Seit kurzem tagen die Teilnehmer von Genf II, der Friedenskonferenz zu Syrien, im „Le Montreux Palace“. Die Anzahl an Spionen rund um die Seeufer des Léman dürfte kaum zu beziffern sein. Das Misstrauen zwischen den Konfliktparteien ist groß. Amerikaner, Russen, Syrer, Saudis, Kataris, Israelis, Iraner, Briten, Franzosen, Deutsche … Die Liste der „Neugierigen“ ist lang.

Dhiraj Sabharwal dsabharwal@tageblatt.lu

In den vergangenen Monaten schulten Schweizer Diplomaten syrische Oppositionsgruppen in Istanbul – und in Montreux. Verhandlungen auf dem diplomatischen Parkett folgen eigenen Regeln. Jedes Wort wird auf die Goldwaage gelegt. Was sich jedoch am Mittwoch in dem Belle-Epoque-FünfsterneHotel zutrug, lässt an der Ausbildungsqualität zweifeln. Auf beiden Seiten standen Anschuldigungen auf der Tagesordnung. Ein Kompromiss zwischen dem syrischen Außenminister Walid al-Muallim und den wichtigsten Vertretern der ohnehin zersplitterten syrischen Opposition scheint unmöglich. Das bei der ersten Genfer Konferenz festgehaltene Ziel, eine Übergangsregierung für Syrien auf die Beine zu stellen, ist momentan realitätsfern. Es kündigen sich demnach eine Reihe von Friedensverhandlungen an, wie man sie von bisherigen Bürgerkriegen kennt (man erinnere sich zum Beispiel an Bosnien). Keine der Konfliktparteien ist bereits am Ende ihrer Kräfte angelangt.

Globalisierung des Syrien-Konflikts

Zyniker interpretieren die Verhandlungen nicht als Suche nach einer Lösung für das Land, sondern als internationale Konferenz zur Terrorbekämpfung. Nachdem sich Dschihadisten mit unterschiedlichen Hintergründen in den syrischen Bürgerkrieg eingemischt haben, wächst die Angst vor den Glaubenskriegern. Der ehemalige US-Botschafter für den Irak, Ryan Crocker, bezeichnet den Machterhalt Assads gar als „die am wenigsten schlimme Option“. In der Tat deutet vieles darauf hin, dass Damaskus nicht auf die Schnelle von einem neuen Machthaber regiert wird. Nachdem US-Präsident Barack Obama Assad zum Rücktritt aufgefordert hatte und dadurch den Stellvertreter-Machtkampf zwischen den Saudis, Kataris und dem Iran befeuerte, haben die Assad-Truppen an Momentum gewonnen. Nach der verhinderten militärischen Intervention in Syrien und dem Abkommen zur Zerstörung der Chemiewaffen ist zudem klar, dass Assad mindestens bis Mitte 2014 im Amt bleiben wird, um den Deal über die Bühne zu bringen. Die Alternativen beängstigen gleichzeitig die Anwesenden in Montreux: Weder die syrische Nationalkoalition noch ihr militärischer Apparat, die Freie Syrische Armee, genießt uneingeschränkten Rückhalt in der syrischen Bevölkerung. Militärisch waren sie nie mit dem Regime und seinen Verbündeten auf Augenhöhe.
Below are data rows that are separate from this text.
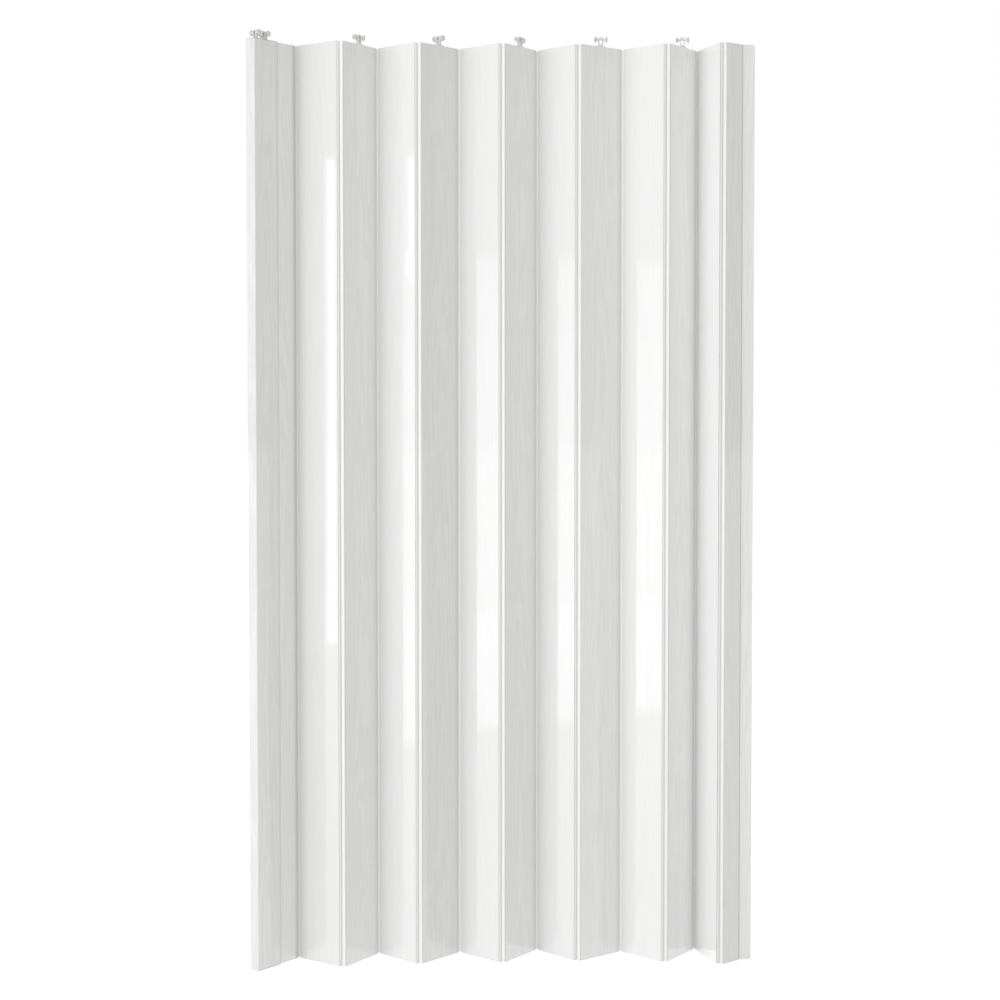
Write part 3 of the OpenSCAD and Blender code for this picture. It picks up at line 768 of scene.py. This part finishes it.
def makeAxle():
    a = axleShape
    parts = [rod(a["radius"], a["length"], (0, 0, 0), "X", sides=28)]
    headMiddle = (a["length"] + a["headThick"]) / 2
    for side in (-1, 1):
        head = rod(a["headRadius"], a["headThick"], (side * headMiddle, 0, 0), "X", sides=36)
        softenEdges(a["headRound"], segments=3, angle=rimAngle)
        pickFaces(lambda face: face.normal.x * side > squareOn and face.area > a["headArea"])
        bpy.ops.mesh.inset(thickness=a["headRim"] * mm, depth=0)
        bpy.ops.mesh.inset(thickness=a["dimpleDraft"] * mm, depth=-a["dimple"] * mm)
        bpy.ops.object.mode_set(mode="OBJECT")
        parts.append(head)
    return joined(parts, "axlePattern")


def placeCopy(pattern, name, node, body, skin, place, heading):
    piece = pattern.copy()
    piece.data = pattern.data.copy()
    piece.name = piece.data.name = name
    piece.data.transform(Matrix.Translation(place) @ Matrix.Rotation(heading, 4, "Z"))
    bpy.context.collection.objects.link(piece)
    piece.data.materials.clear()
    piece.data.materials.append(skin)
    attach(piece, body)
    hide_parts(node)


hangerPattern, carriagePattern = makeHanger(), makeCarriage()
wheelPattern, axlePattern = makeWheelPair(), makeAxle()
axleRise = Vector((0, 0, hangerShape["axleHeight"] * mm))
rollerCount = 6
for number in range(1, rollerCount + 1):
    for suffix in (("a", "b") if number == 1 else ("",)):
        roll = joints[f"wheels_{number}{suffix}_roll"]
        heading = math.atan2(roll["axis"][1], roll["axis"][0])
        spot, body = Vector(roll["pos_m"]), f"wheelset_{number}{suffix}"
        placeCopy(wheelPattern, f"wheelPair{number}{suffix}", f"wheels_{number}{suffix}", body,
                  wheelSkin, spot, heading)
        placeCopy(axlePattern, f"axlePin{number}{suffix}", f"axle_{number}{suffix}", body,
                  steelSkin, spot, heading)
    standing = Vector(joints[f"roller_{number}_swivel"]["pos_m"]) + axleRise
    placeCopy(carriagePattern if number == 1 else hangerPattern, f"rollerFrame{number}", f"hanger_{number}",
              f"roller_{number}", nylonSkin, standing, heading)
for pattern in (hangerPattern, carriagePattern, wheelPattern, axlePattern):
    bpy.data.objects.remove(pattern)
print("rollers built")
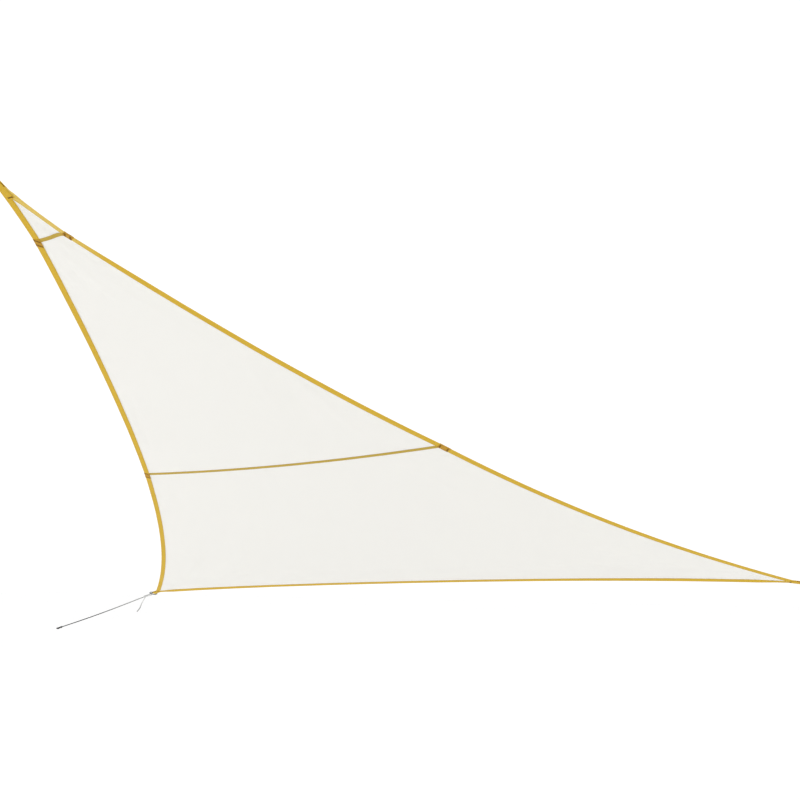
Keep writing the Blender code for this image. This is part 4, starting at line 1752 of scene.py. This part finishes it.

Die Globalisierung des Syrien-Konflikts verdeutlicht somit, wie komplex die Verhandlungsvorbereitungen in Montreux und die möglicherweise anschließenden Friedensverhandlungen Genf II sind. Der nationale, regionale und internationale Machtkampf um Syrien lässt wenig Platz für langfristige Lösungen im Sinne der Zivilbevölkerung. Die Menschen leiden in ihrem Zuhause oder auf der Flucht unter einem Bürgerkrieg sowie dem regionalen und diplomatischen Gezerre um ihr Land. Für viele wären lokale Waffenruhen und die Eröffnung humanitärer Korridore bereits ein hilfreicher Anfang. Der wahre Konflikt lässt sich jedoch nur lösen, wenn alle Interessensgruppen an den Friedensverhandlungen teilnehmen.

Ban Ki-moons gescheiterter Versuch, den Iran in die Friedensverhandlungen einzubinden, zeigt, wie wenig die USA, die syrische Opposition, aber auch der Iran und Russland von ihren festgefahrenen Positionen abrücken wollen.